(This post was last modified: 2020-04-12, 03:13 PM by pcabc.)
RE: Stan Weinstein's Stage Analysis and Market Breadth - Technical Analysis
(2020-04-12, 12:16 PM)RUTrading Wrote: Hi pcabc, Thanks for sharing this, looks very interesting your market gauge. Have you tested what happens during 2008 and did your gauges warn you to get out before this drop this year?
I have been busy creating one for the South African market (JSE) but still not completey done.
Thank you. A word of warning though, I've been producing interesting looking tools but I'm finding it harder to make money. I have some successful periods and other periods where things grind down - so the usefulness is an interesting question.
Rather than plot a snapshot on one date I have plotted, based on NYSE breadth data, the S&P500 for a five year period running up to the 2008 crash, see below. However, really you don't need the breadth indicators to see that the S&P500 has entered stage 4 just before the beginning of 2008. The 150 day SMA is sloping down, it has lower highs and lower lows.

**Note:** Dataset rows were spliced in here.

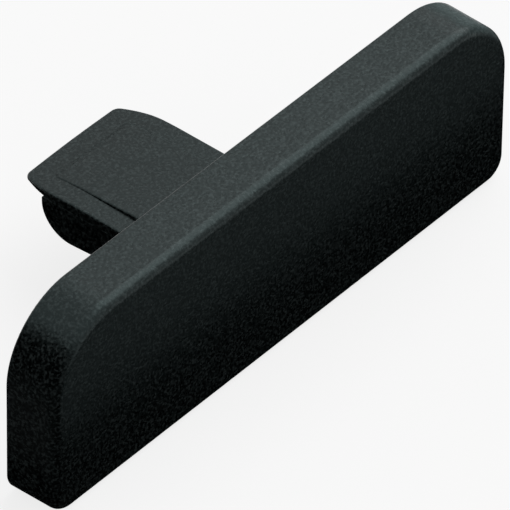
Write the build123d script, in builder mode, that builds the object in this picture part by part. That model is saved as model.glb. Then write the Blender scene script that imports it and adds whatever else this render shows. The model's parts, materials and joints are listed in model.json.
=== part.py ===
"""Profile end cap: a moulded cover with a flat plug that pushes into the end of a profile.

The cap is one moulding. X runs along the cover, +Y into the profile and +Z up. The origin is the
middle of the seating plane, where the cover meets the profile, level with the plug's upper face.
Lengths are in millimetres.
"""

import math
import os

from build123d import *

# ---------------------------------------------------------------- driving dimensions
# Cover
cover_length = 80.0
cover_height = 26.4
cover_depth = 7.2
top_corner_radius = 10.2
bottom_corner_radius = 3.0
draft_angle = 1.0            # on the top and both ends; the underside is left square to stand on
face_fillet = 1.3            # round the visible face
rim_fillet = 0.35            # round the outside of the seating plane
cover_wall = 1.8
face_wall = 2.0
cover_rib = 1.4
cover_rib_setback = 0.5      # the ribs end short of the seating plane, so that only the rim seats

# Plug plate
plug_level = 13.2            # the plug's upper face above the cover's underside
plate_width = 18.5
plate_length = 25.3
plate_thickness = 1.15
plate_edge_fillet = 0.3      # round its upper edges
nose_length = 6.4            # over which the sides and the upper face close in
nose_inset = 1.4             # by which each side closes in
nose_edge = 0.35             # thickness left at the tip
nose_crown = 0.15            # how far the middle of the tip stands ahead of its corners
nose_corner_radius = 1.1
nose_blend_radius = 40.0     # where the upper face, and the pad on it, turn down

# Ribs under the plate
rib_proud = 0.1              # how far the side ribs stand out past the plate
rib_tip_setback = 3.9        # from the plate's tip to the ribs' tips
rib_depth = 6.2              # at the ribs' tips, from the plate's upper face to their lower edges
rib_rise_angle = 4.0         # at which the lower edges climb back towards the cover
rib_nose_radius = 4.2
side_rib = 1.6
middle_rib = 1.4

# Clamping pad on the plate: a shallow wedge, highest at the seating plane
pad_margin = 2.8             # from the plate's sides to the pad's
pad_end_setback = 2.85       # from the plate's tip to the pad's end
pad_rise = 0.75
pad_toe_rise = 0.08          # left where the nose starts, and kept down the nose to the pad's end
pad_edge_fillet = 0.25
pad_end_run = 0.8            # over which the pad's end slopes down into the plate
pad_end_sink = 0.03          # by which the slope runs on below the plate's surface
pad_end_blend_radius = 2.0

# ---------------------------------------------------------------- worked out from them
underside = -plug_level
draft_inset = cover_depth * math.tan(math.radians(draft_angle))
pocket_depth = cover_depth - face_wall
pocket_end_x = cover_length / 2 - cover_wall
nose_start = plate_length - nose_length
nose_width = plate_width - 2 * nose_inset
nose_drop = plate_thickness - nose_edge
rib_length = plate_length - rib_tip_setback
side_rib_x = plate_width / 2 + rib_proud - side_rib / 2
bay_rib_x = (side_rib_x + pocket_end_x) / 2
plug_rib_places = ((-side_rib_x, side_rib), (0, middle_rib), (side_rib_x, side_rib))
cover_rib_places = ((-bay_rib_x, cover_rib), *plug_rib_places, (bay_rib_x, cover_rib))
pad_width = plate_width - 2 * pad_margin
pad_length = plate_length - pad_end_setback
rib_root_depth = rib_depth - (rib_length + pocket_depth) * math.tan(math.radians(rib_rise_angle))
pad_brow_y = pad_length - pad_end_run
pad_brow_level = pad_toe_rise - nose_drop * (pad_brow_y - nose_start) / nose_length
pad_end_level = -pad_end_sink - nose_drop * (pad_length - nose_start) / nose_length
pad_bed_level = pad_end_level - nose_edge / 2


def cover_section(inset):
    """Draw the cover's outline, closed in at the top and the ends but not underneath."""
    with Locations((0, underside)):
        Rectangle(cover_length - 2 * inset, cover_height - inset, align=(Align.CENTER, Align.MIN))
    fillet(vertices().group_by(Axis.Y)[-1], top_corner_radius - inset)
    fillet(vertices().group_by(Axis.Y)[0], bottom_corner_radius)


def upper_rim(builder):
    """Pick the edges round a shape above its flat underside, except upright ones and any along X."""
    edges = builder.edges().filter_by(Axis.X, reverse=True).filter_by(Axis.Z, reverse=True)
    underneath, *above = edges.group_by(Axis.Z)
    return [edge for group in above for edge in group]


# ---------------------------------------------------------------- cover
with BuildPart() as cover:
    with BuildSketch(Plane.XZ):
        cover_section(0)
    with BuildSketch(Plane.XZ.offset(cover_depth)):
        cover_section(draft_inset)
    loft(ruled=True)
    fillet(cover.faces().sort_by(Axis.Y)[0].edges(), face_fillet)
    fillet(cover.faces().sort_by(Axis.Y)[-1].edges(), rim_fillet)
    # The back is cored out, then ribbed
    with BuildSketch(Plane.XZ):
        cover_section(0)
        offset(amount=-cover_wall)
    extrude(amount=pocket_depth, taper=draft_angle, mode=Mode.SUBTRACT)
    with BuildSketch(Plane.XZ.offset(cover_rib_setback)):
        for x, thickness in cover_rib_places:
            with Locations((x, underside + cover_height / 2)):
                Rectangle(thickness, cover_height - cover_wall)
    extrude(amount=cover_depth - face_wall / 2 - cover_rib_setback, taper=-draft_angle)

# ---------------------------------------------------------------- plug plate
with BuildPart() as plug_plate:
    with BuildSketch(Plane.YZ):
        with BuildLine():
            Polyline((-pocket_depth, 0), (nose_start, 0), (plate_length, -nose_drop),
                     (plate_length, -plate_thickness), (-pocket_depth, -plate_thickness), close=True)
        make_face()
        fillet(vertices().group_by(Axis.Y)[-1].sort_by(Axis.X)[-1], nose_blend_radius)
    extrude(amount=plate_width, both=True)
    with BuildSketch():
        with BuildLine():
            edge = Line((plate_width / 2, -pocket_depth), (plate_width / 2, nose_start))
            side = TangentArc(edge @ 1, (nose_width / 2, plate_length - nose_crown), tangent=(0, 1))
            ThreePointArc(side @ 1, (0, plate_length), (-nose_width / 2, plate_length - nose_crown))
            mirror(edge, about=Plane.YZ)
            mirror(side, about=Plane.YZ)
            Line(edge @ 0, (-plate_width / 2, -pocket_depth))
        make_face()
        fillet(vertices().group_by(Axis.Y)[-1], nose_corner_radius)
    extrude(amount=plate_thickness * 2, both=True, mode=Mode.INTERSECT)
    fillet(upper_rim(plug_plate), plate_edge_fillet)

# ---------------------------------------------------------------- plug ribs
with BuildPart() as plug_ribs:
    for x, thickness in plug_rib_places:
        with BuildSketch(Plane.YZ.offset(x - thickness / 2)):
            with BuildLine():
                Polyline((-pocket_depth, -plate_thickness), (rib_length, -plate_thickness),
                         (rib_length, -rib_depth), (-pocket_depth, -rib_root_depth), close=True)
            make_face()
            fillet(vertices().sort_by(Axis.Y)[0], rib_nose_radius)
        extrude(amount=thickness)

# ---------------------------------------------------------------- clamping pad
with BuildPart() as clamping_pad:
    with BuildSketch(Plane.YZ):
        with BuildLine():
            Polyline((-pocket_depth, pad_rise), (0, pad_rise), (nose_start, pad_toe_rise),
                     (pad_brow_y, pad_brow_level), (pad_length, pad_end_level),
                     (pad_length, pad_bed_level), (-pocket_depth, pad_bed_level), close=True)
        make_face()
        fillet(vertices().sort_by(Axis.X)[-4], nose_blend_radius)
        fillet(vertices().sort_by(Axis.X)[-3], pad_end_blend_radius)
    extrude(amount=pad_width / 2, both=True)
    fillet(upper_rim(clamping_pad), pad_edge_fillet)

# ---------------------------------------------------------------- one moulding
with BuildPart() as end_cap:
    add(cover)
    add(plug_plate)
    add(plug_ribs)
    add(clamping_pad)

end_cap.part.label = "end_cap"
os.makedirs("parts", exist_ok=True)
export_step(end_cap.part, "parts/end_cap.step")
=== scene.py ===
"""The looks of a profile end cap: its black moulded plastic, the pale floor it stands on and the light.

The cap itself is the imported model, so this file gives it a finish, a studio and a camera, and moves
nothing. Blender works in metres, so sizes given in millimetres are turned by one factor.
"""

import json
import logging
import math
from dataclasses import dataclass, field
from enum import Enum
from typing import Any

import bpy
from mathutils import Matrix, Vector

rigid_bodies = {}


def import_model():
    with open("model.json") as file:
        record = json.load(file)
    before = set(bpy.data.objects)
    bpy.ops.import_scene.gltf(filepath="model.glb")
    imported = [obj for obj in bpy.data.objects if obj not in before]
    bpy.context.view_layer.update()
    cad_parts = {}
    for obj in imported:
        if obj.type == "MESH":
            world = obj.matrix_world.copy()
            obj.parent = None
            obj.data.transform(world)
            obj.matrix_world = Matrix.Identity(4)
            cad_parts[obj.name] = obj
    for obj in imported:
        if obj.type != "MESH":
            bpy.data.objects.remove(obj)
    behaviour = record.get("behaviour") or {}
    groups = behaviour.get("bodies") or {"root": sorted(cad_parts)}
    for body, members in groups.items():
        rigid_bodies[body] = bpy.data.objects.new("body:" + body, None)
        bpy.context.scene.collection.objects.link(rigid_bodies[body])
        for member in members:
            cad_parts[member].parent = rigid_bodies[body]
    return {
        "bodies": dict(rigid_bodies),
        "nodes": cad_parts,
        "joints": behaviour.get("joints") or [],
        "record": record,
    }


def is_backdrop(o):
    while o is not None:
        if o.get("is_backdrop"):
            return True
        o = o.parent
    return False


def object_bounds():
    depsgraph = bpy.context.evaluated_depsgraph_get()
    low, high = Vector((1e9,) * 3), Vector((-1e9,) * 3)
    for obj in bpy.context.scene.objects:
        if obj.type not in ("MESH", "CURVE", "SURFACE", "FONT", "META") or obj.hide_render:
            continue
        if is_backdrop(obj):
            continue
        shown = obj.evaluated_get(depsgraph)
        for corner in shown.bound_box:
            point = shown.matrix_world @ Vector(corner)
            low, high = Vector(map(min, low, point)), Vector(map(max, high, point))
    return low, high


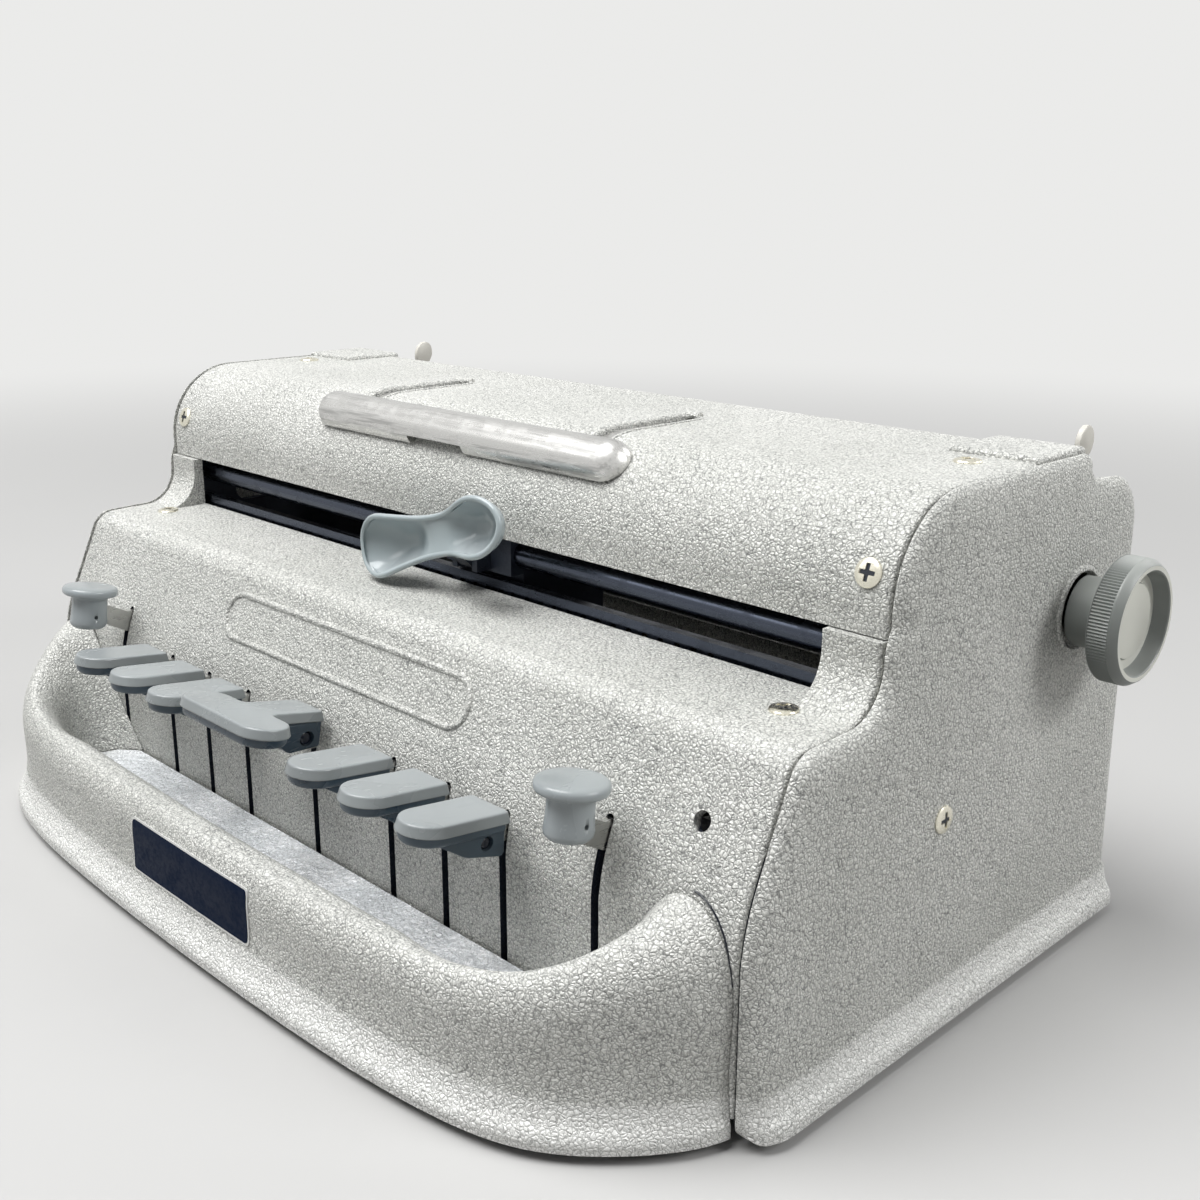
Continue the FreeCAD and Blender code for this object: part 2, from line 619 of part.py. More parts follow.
def round_cap(x):
    """Round outer key: a flat disc on a short barrel with a rounded foot."""
    y, top = ROUND_SPOT
    disc = post(x, y, top - 3.2, top, 9.7)
    disc = disc.makeFillet(0.9, [e for e in disc.Edges if e.Closed])
    barrel = post(x, y, top - 15.5, top - 3, 6.6)
    barrel = barrel.makeFillet(2.2, [lowest_edge(barrel)])
    return fuse(disc, barrel).cut(outer_blade(x))


def outer_blade(x):
    """Front blade of the line key's and the backspace key's lever."""
    y, top = ROUND_SPOT
    return slab(x - LEVER_T / 2, x + LEVER_T / 2, (y, top - 14.5), (y, top - 7.0), (3.0, 66.4),
                (7.5, 66.4), (20.0, 56.2), (33.0, 56.0), (60.0, 51.0), (62.0, 40.0), (40.0, 45.0),
                (18.0, 49.0), (6.0, 58.0), (2.0, 59.0))


def lever_hub(x, half):
    return rod(x - half, x + half, KEY_PIVOT, HUB_R)


def key_bore(shape):
    return shape.cut(rod(-200, 200, KEY_PIVOT, KEY_BORE_R))


def tail(x, reach):
    """Rear arm of a lever, which drops below the shaft and runs on under the bails."""
    knee = (KEY_PIVOT[0] + 8.0, TAIL_Z)
    return strap(x - LEVER_T / 2, x + LEVER_T / 2, TAIL_R, KEY_PIVOT, knee, (reach, TAIL_Z))


def dot_lever(x, order):
    """Lever of a dot key: its arm, a riveted spacer, and the full-width bail that lifts one pin."""
    bar_y = bail_y(order)
    arm = key_bore(fuse(lever_blade(x), lever_hub(x, 4.0), tail(x, bar_y)))
    spacer = box(x - LEVER_T / 2, x + LEVER_T / 2, bar_y - 1.1, bar_y + 1.1, TAIL_Z + TAIL_R, BAIL_Z[0])
    end = BAIL_END + BAIL_END_STEP * order
    parts = [box(-end - BAIL_ARM_T, end + BAIL_ARM_T, bar_y - BAIL_T / 2, bar_y + BAIL_T / 2, *BAIL_Z)]
    for side in (-1, 1):
        x0, x1 = sorted((side * end, side * (end + BAIL_ARM_T)))
        parts.append(rod(x0, x1, KEY_PIVOT, HUB_R))
        parts.append(box(x0, x1, KEY_PIVOT[0], bar_y + BAIL_T / 2, *BAIL_Z))
    return arm, spacer, key_bore(fuse(*parts))


def plain_lever(x, blade):
    return key_bore(fuse(blade, lever_hub(x, 4.0), tail(x, 76.0)))


def bail_y(order):
    """Bails lie one behind the other under the embossing cell."""
    return PIN_Y + (order - 2.5) * BAIL_PITCH


# ---------------------------------------------------------------- carriage
def build_carriage_block():
    """Cast block that runs on both rails, open at the rear for the sheet of paper."""
    x0, x1 = CARRIAGE_X - 16, CARRIAGE_X + 16
    lower = box(x0, x1, 64.0, 98.0, 54.0, 99.4)
    web = box(x0, x1, 62.0, 72.0, 54.0, 112.6)
    boss = box(x0, x1, 56.8, 72.0, 100.6, 112.6)
    foot = box(CARRIAGE_X - 10, CARRIAGE_X + 10, 97.0, 110.5, 63.5, 76.5)
    ears = []
    for ear in (CARRIAGE_X - 6.2, CARRIAGE_X + 3.7):
        lug = box(ear, ear + 2.5, LEVER_HINGE[0] - 2.6, 57.5, LEVER_HINGE[1] - 2.8, LEVER_HINGE[1] + 2.8)
        ears.append(lug.cut(rod(ear - 1, ear + 4, LEVER_HINGE, 1.55)))
    shape = fuse(lower, web, boss, foot, *ears)
    shape = shape.cut(rod(x0 - 1, x1 + 1, FRONT_RAIL, RAIL_R + 0.05))
    shape = shape.cut(rod(x0 - 1, x1 + 1, REAR_RAIL, RAIL_R + 0.05))
    channel = box(CARRIAGE_X - 3.4, CARRIAGE_X + 3.4, PIN_Y - 9.4, PIN_Y + 9.4, 50, 99.5)
    for hollow in (box(x0 + 3, CARRIAGE_X - 6, 75, 95, 50, 94), box(CARRIAGE_X + 6, x1 - 3, 75, 95, 50, 94)):
        shape = shape.cut(hollow)
    return shape.cut(channel)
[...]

My aggregate indicator whipsaws you out in mid 2006. However, it is then generally positive up until mid 2007. It flashes posative for, say, a month to six weeks in autumn 2017 before some sell and danger signals and apart from a few positive flickers as the S&P500 pulls up toward the 150 day MA it is in sell / danger right until the crash and beyond for some way.
The advance decline line had started downward mid 2017 and the advancing / declining volume lagged behind it somewhat but did similar. Weinstein's momentum was sloping down at the same time and crossed zero at the beginning of 2018. The percentage of stocks above the 200 day EMA seemed to start a slow decline from spring 2017. There is a little danger with this indication as this particular line will be from a very limited set of data.
The key point from this is that there was a long slow market stage 4 well before the late 2008 crash.